- _What the task asks_
Can you write out all of the material below, word for word?

______

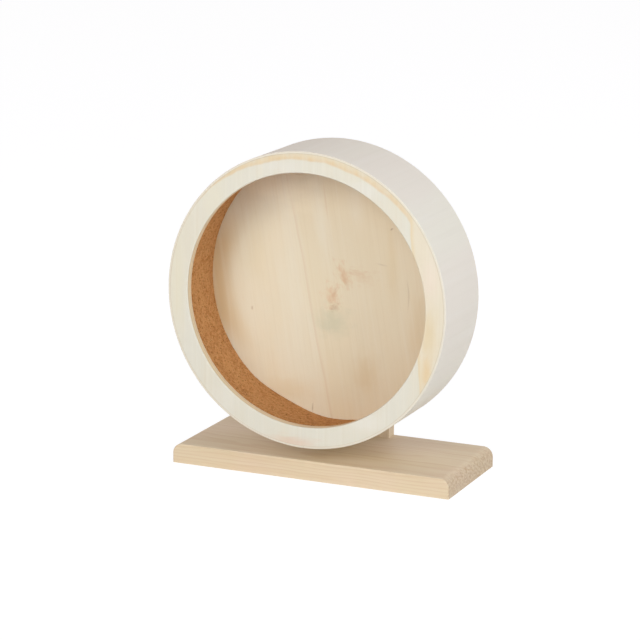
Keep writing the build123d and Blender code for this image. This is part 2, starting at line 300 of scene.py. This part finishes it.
def ring_zones(tree, colour):
    """The ring's growth line: an arch near the rim at the top that runs down its right side, with warmer
    wood outside it."""
    arch_radius, side_place, side_lean = 112.6, 86.5, -4.3
    over = node(tree, "Math", {0: from_axle(tree, -2.4, -9.1), 1: arch_radius}, operation="SUBTRACT")
    over = node(tree, "Math", {0: over, 1: wander(tree, 24, 1.1)}, operation="ADD")
    side = coordinates(tree, (side_place * MM, 0, axle_height), turn=(0, radians(side_lean), 0))
    side = node(tree, "SeparateXYZ", {0: side}, "X")
    side = node(tree, "Math", {0: wander(tree, 30, 0.8), 1: side}, operation="ADD")
    right = strip_between(tree, side, 0.2, 100.0, 0.8)
    colour = tint_by(tree, colour, linear("#E4D8BE"), right, 0.8)
    for share, tint, x, height, size in (
        (0.55, "#EAD9C6", 98, 26, (9, 22)), (0.7, "#DFCBA2", 97, -14, (10, 26)),
        (0.8, "#E0C698", 96, -42, (6, 18)), (0.5, "#E3DCC0", -102, 6, (9, 60)),
        (0.5, "#E2DCC4", -72, 72, (14, 30)), (0.5, "#E4DFCF", -66, -80, (22, 14)),
        (0.5, "#E2DFD3", 44, 86, (26, 9)), (0.5, "#E1DDD0", -20, 98, (26, 6)),
        (0.7, "#E6E2D4", 50, -84, (24, 12)),
    ):
        colour = stain(tree, colour, linear(tint), share, x, height, size, ragged=0.2)
    warm = strip_between(tree, over, 0.4, 5.5, 1.0, 4.0)
    mottle = node(tree, "Math", {0: wander(tree, 6, 0.35), 1: 0.75}, operation="ADD")
    warm = node(tree, "Math", {0: warm, 1: mottle}, operation="MULTIPLY", use_clamp=True)
    left = node(tree, "Math", {0: 1.0, 1: right}, operation="SUBTRACT")
    warm = node(tree, "Math", {0: warm, 1: left}, operation="MULTIPLY")
    colour = tint_by(tree, colour, linear("#E0C491"), warm, 0.75)
    upper = node(tree, "SeparateXYZ", {0: coordinates(tree, (0, 0, axle_height))}, "Z")
    upper = strip_between(tree, upper, 42.0, 230.0, 14.0)
    line = node(
        tree, "Math", {0: strip_between(tree, over, 0.5, 1.5, 0.9, 1.8), 1: upper}, operation="MULTIPLY",
    )
    line = node(tree, "Math", {0: line, 1: left}, operation="MULTIPLY")
    colour = tint_by(tree, colour, linear("#D9B98A"), line, 0.4)
    return tint_by(tree, colour, linear("#E0C894"), strip_between(tree, side, 0.2, 1.8, 0.6, 2.4), 0.6)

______

- _Exercise answer_
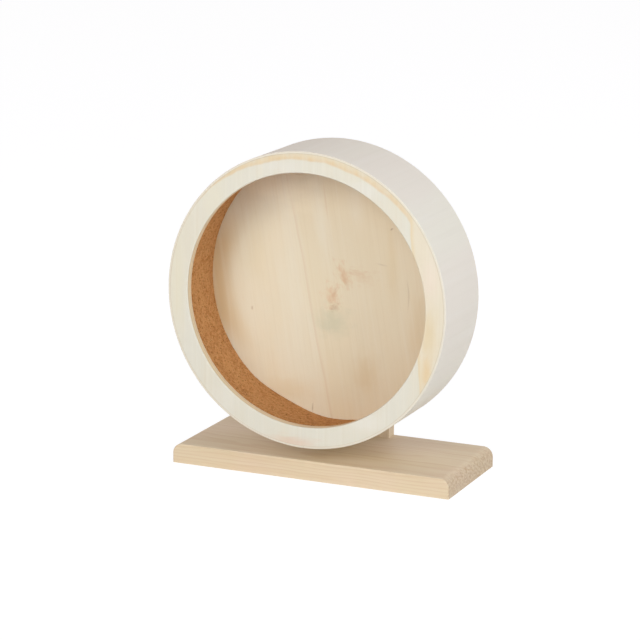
Keep writing the build123d and Blender code for this image. This is part 2, starting at line 300 of scene.py. This part finishes it.
def ring_zones(tree, colour):
    """The ring's growth line: an arch near the rim at the top that runs down its right side, with warmer
    wood outside it."""
    arch_radius, side_place, side_lean = 112.6, 86.5, -4.3
    over = node(tree, "Math", {0: from_axle(tree, -2.4, -9.1), 1: arch_radius}, operation="SUBTRACT")
    over = node(tree, "Math", {0: over, 1: wander(tree, 24, 1.1)}, operation="ADD")
    side = coordinates(tree, (side_place * MM, 0, axle_height), turn=(0, radians(side_lean), 0))
    side = node(tree, "SeparateXYZ", {0: side}, "X")
    side = node(tree, "Math", {0: wander(tree, 30, 0.8), 1: side}, operation="ADD")
    right = strip_between(tree, side, 0.2, 100.0, 0.8)
    colour = tint_by(tree, colour, linear("#E4D8BE"), right, 0.8)
    for share, tint, x, height, size in (
        (0.55, "#EAD9C6", 98, 26, (9, 22)), (0.7, "#DFCBA2", 97, -14, (10, 26)),
        (0.8, "#E0C698", 96, -42, (6, 18)), (0.5, "#E3DCC0", -102, 6, (9, 60)),
        (0.5, "#E2DCC4", -72, 72, (14, 30)), (0.5, "#E4DFCF", -66, -80, (22, 14)),
        (0.5, "#E2DFD3", 44, 86, (26, 9)), (0.5, "#E1DDD0", -20, 98, (26, 6)),
        (0.7, "#E6E2D4", 50, -84, (24, 12)),
    ):
        colour = stain(tree, colour, linear(tint), share, x, height, size, ragged=0.2)
    warm = strip_between(tree, over, 0.4, 5.5, 1.0, 4.0)
    mottle = node(tree, "Math", {0: wander(tree, 6, 0.35), 1: 0.75}, operation="ADD")
    warm = node(tree, "Math", {0: warm, 1: mottle}, operation="MULTIPLY", use_clamp=True)
    left = node(tree, "Math", {0: 1.0, 1: right}, operation="SUBTRACT")
    warm = node(tree, "Math", {0: warm, 1: left}, operation="MULTIPLY")
    colour = tint_by(tree, colour, linear("#E0C491"), warm, 0.75)
    upper = node(tree, "SeparateXYZ", {0: coordinates(tree, (0, 0, axle_height))}, "Z")
    upper = strip_between(tree, upper, 42.0, 230.0, 14.0)
    line = node(
        tree, "Math", {0: strip_between(tree, over, 0.5, 1.5, 0.9, 1.8), 1: upper}, operation="MULTIPLY",
    )
    line = node(tree, "Math", {0: line, 1: left}, operation="MULTIPLY")
    colour = tint_by(tree, colour, linear("#D9B98A"), line, 0.4)
    return tint_by(tree, colour, linear("#E0C894"), strip_between(tree, side, 0.2, 1.8, 0.6, 2.4), 0.6)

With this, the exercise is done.